HHHH

Some novels seem to cling, elusively, to the page whenever screen or stage adaptations are in the wind. F Scott Fitzgerald's The Great Gatsby is one of them. Northern Ballet's artistic director, David Nixon, never claims his recently premiered version is the exact chapter and verse of the original so – and this might cause Fitzgerald aficionados to tut and frown – what he delivers is as much an overview of 1920s New York, and its leisured pleasure-seeking rich folk, as it is a portrait of a self-made man, Gatsby, whose tragic flaw is his obsessive yearning for a lost love, Daisy.

That she's now married (to Tom ) and a mother is totally sidelined by his need to reclaim her: one man's happy ending will inevitably become another's sad demise.

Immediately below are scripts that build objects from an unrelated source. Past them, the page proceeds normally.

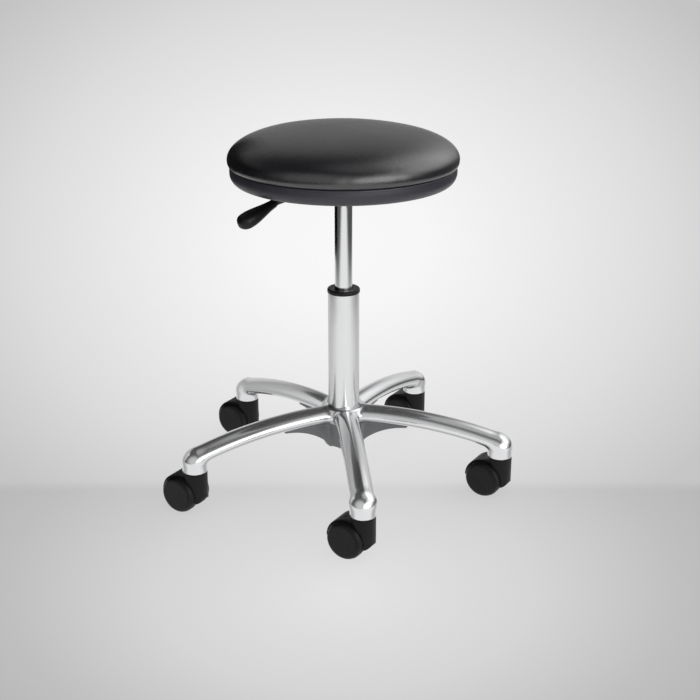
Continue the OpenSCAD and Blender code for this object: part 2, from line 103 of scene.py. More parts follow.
def maths(nt, op, a, b):
    n = nt.nodes.new("ShaderNodeMath")
    n.operation = op
    for i, v in enumerate((a, b)):
        if isinstance(v, (int, float)):
            n.inputs[i].default_value = v
        else:
            nt.links.new(v, n.inputs[i])
    return n.outputs[0]


def mix_rgb(nt, fac, a, b):
    n = nt.nodes.new("ShaderNodeMix")
    n.data_type = "RGBA"
    for i, v in ((0, fac), (6, a), (7, b)):
        if isinstance(v, (int, float)):
            n.inputs[i].default_value = v
        elif isinstance(v, tuple):
            n.inputs[i].default_value = (*v, 1)
        else:
            nt.links.new(v, n.inputs[i])
    return n.outputs[2]


def bump(nt, height, strength, distance, bsdf, below=None):
    b = add(nt, "ShaderNodeBump", Strength=strength, Distance=distance)
    nt.links.new(height, b.inputs["Height"])
    if below is not None:
        nt.links.new(below, b.inputs["Normal"])
    if bsdf is not None:
        nt.links.new(b.outputs["Normal"], bsdf.inputs["Normal"])
    return b.outputs["Normal"]


def smooth_step(nt, value, lo, hi):
    n = nt.nodes.new("ShaderNodeMapRange")
    n.interpolation_type = "SMOOTHSTEP"
    n.inputs["From Min"].default_value = lo
    n.inputs["From Max"].default_value = hi
    nt.links.new(value, n.inputs["Value"])
    return n.outputs["Result"]


# greys of the unpolished casting: partly the rougher finish left by the mould, partly painted shade under the
# legs, in the channels and round the hub
CAST_AND_SHADE_DARK, CAST_AND_SHADE_LIGHT, CAST_ROUGH = (0.14, 0.145, 0.15), (0.24, 0.245, 0.25), 0.42
HAZE_ROUGH = 0.52


def metal(name, colour, rough, rough_spread, wave=0.0, brushed=None, painted_edge_shade=None, cast_and_shade=None, haze=0.0):
    """Bare or plated metal: tone and roughness vary softly, with fine polishing lines and smudges.

    The edge ramp gives the tone by viewing angle, from face on to grazing, as painted shade: darker crescents that
    stand in for dark reflections. The attribute argument names a point attribute that is 1 where the metal is left
    unpolished from the mould and painted darker, partly for that finish and partly as painted shade under the
    legs. haze is the share of milky reflection.
    """
    m, nt, p = new_material(name)
    v = coords(nt)
    broad = noise(nt, v, 9.0, 3.0)
    smudge = noise(nt, v, 45.0, 5.0, 0.6)
    base = mix_rgb(nt, broad, tuple(c * 0.955 for c in colour), colour)
    # painted shade: the base tone is darkened by viewing angle, in crescents that stand in for dark reflections
    # near the edges
    if painted_edge_shade is not None:
        lw = add(nt, "ShaderNodeLayerWeight", Blend=0.5)
        base = mix_rgb(nt, ramp(nt, lw.outputs["Facing"], *painted_edge_shade), (0, 0, 0), base)
    p.inputs["Metallic"].default_value = 1.0
    spread = ramp(nt, smudge, (0.3, rough - rough_spread), (0.72, rough + rough_spread))
    normal = None
    if cast_and_shade is not None:
        cast_and_shade_mask = add(nt, "ShaderNodeAttribute", attribute_name=cast_and_shade).outputs["Fac"]
        skin = noise(nt, v, 420.0, 4.0, 0.65)
        # partly painted shade: darker grey where the casting is left unpolished, under the legs, in the channels
        # and round the hub
        base = mix_rgb(nt, cast_and_shade_mask, base, mix_rgb(nt, skin, CAST_AND_SHADE_DARK, CAST_AND_SHADE_LIGHT))
        spread = mix_rgb(nt, cast_and_shade_mask, spread, (CAST_ROUGH,) * 3)
        normal = bump(nt, maths(nt, "MULTIPLY", skin, cast_and_shade_mask), 0.6, 0.0003, None)
    nt.links.new(base, p.inputs["Base Color"])
    if brushed is not None:
        fine = noise(nt, coords(nt, brushed), 1.0, 2.0, 0.6)
        spread = maths(nt, "ADD", spread, maths(nt, "MULTIPLY", maths(nt, "SUBTRACT", fine, 0.5), 0.14))
        normal = bump(nt, fine, 0.10, 0.00006, p)
    nt.links.new(spread, p.inputs["Roughness"])
    if wave:
        bump(nt, noise(nt, v, 26.0, 1.0), 1.0, wave, p, normal)
    if haze:
        soft = add(nt, "ShaderNodeBsdfPrincipled", Metallic=1.0, Roughness=HAZE_ROUGH)
        nt.links.new(base, soft.inputs["Base Color"])
        both = add(nt, "ShaderNodeMixShader", Fac=haze)
        nt.links.new(p.outputs[0], both.inputs[1])
        nt.links.new(soft.outputs[0], both.inputs[2])
        nt.links.new(both.outputs[0], nt.nodes["Material Output"].inputs["Surface"])
    return m


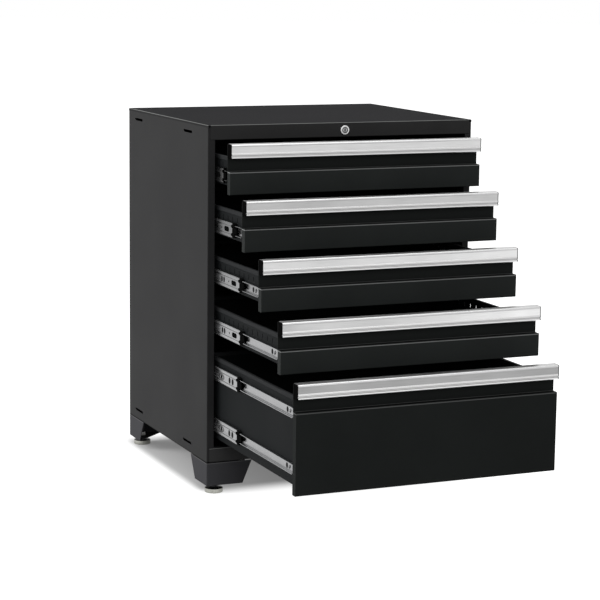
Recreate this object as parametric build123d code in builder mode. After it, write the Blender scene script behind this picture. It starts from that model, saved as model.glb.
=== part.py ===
from build123d import *
from dataclasses import dataclass
from math import cos, radians, sin
import os

# Cabinet body, folded from sheet. Lengths are in millimetres.
body_width = 711.2
body_depth = 590.0
body_height = 829.0
shell_sheet = 1.2
shell_bend = 2.4
stile_width = 17.6
corner_return = 6.6
header_height = 36.0
footer_height = 35.0
rail_return = 20.0
rail_lip = 6.0
rail_skirt = 14.0
roof_turndown = 6.0
rear_flange = 15.0
back_side_gap = 1.4

# Slots for bolting cabinets side by side.
join_slot_length = 60.0
join_slot_width = 6.5
join_slot_front = 140.0
join_slot_rear = 80.0
join_slot_top = 25.0
join_slot_bottom = 24.0

# Legs and their screw feet.
leg_height = 58.8
leg_sheet = 2.0
leg_seam = 1.6
leg_front_top = 119.0
leg_front_bottom = 95.0
leg_side_top = 114.0
leg_side_bottom = 83.0
leg_flange = 85.0
foot_from_side = 28.0
foot_from_front = 23.9
foot_radius = 22.4
foot_rim = 10.4
foot_edge = 0.8
foot_dome = 2.2
foot_hub_radius = 9.0
foot_hex_width = 15.0
foot_hex_height = 6.5
foot_stem_radius = 5.0
foot_stem_height = 50.0
foot_show = 21.4
running_gap = 0.05
bolt_near = 22.0
bolt_far = 70.0
bolt_radius = 4.0
bolt_slack = 0.25
bolt_head_radius = 7.0
bolt_head_height = 4.0
bolt_end = 9.0
nut_width = 13.0
nut_height = 6.5
foot_nut_width = 17.0
foot_nut_height = 8.0
thread_gap = 0.02

# Drawer fronts, pulls and boxes.
front_sheet = 1.2
front_bend = 2.0
front_side_gap = 4.35
opening_gap = 2.7
front_gap = 3.6
drawer_count = 5
small_count = 4
small_face_height = 54.6
face_depth = 17.4
face_lip = 14.0
finger_gap = 32.0
pull_height = 34.0
pull_proud = 6.1
pull_flange = 2.0
pull_wall = 3.0
pull_leg_height = 14.0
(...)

In choreographic terms, this offers Nixon a rich variety of relationship duets – everything from the heated couplings of Tom and his mistress Myrtle to the tender re-awakening of love's young dream when Gatsby (Tobias Batley) and Daisy (Martha Leebolt) reconnect – as well as some cleverly differentiated ensembles that shimmy, razzle, charleston and tango as if life for these privileged society folk was just one long frivolous party. There's a constant thrum of selfishly-driven desires here, accentuated by the music (sourced from the works of Richard Rodney Bennett), but there's also a poignancy in the lithely adoring solo of Myrtle's husband (Benjamin Mitchell), and a wistful innocence in the episodes that recollect Gatsby and Daisy's teenage courtship. If Nixon's choreography has subtlety and wit, so too does his costume design and Jerome Caplan's set which slip-slides cinematically from elegant interior to airy outdoors.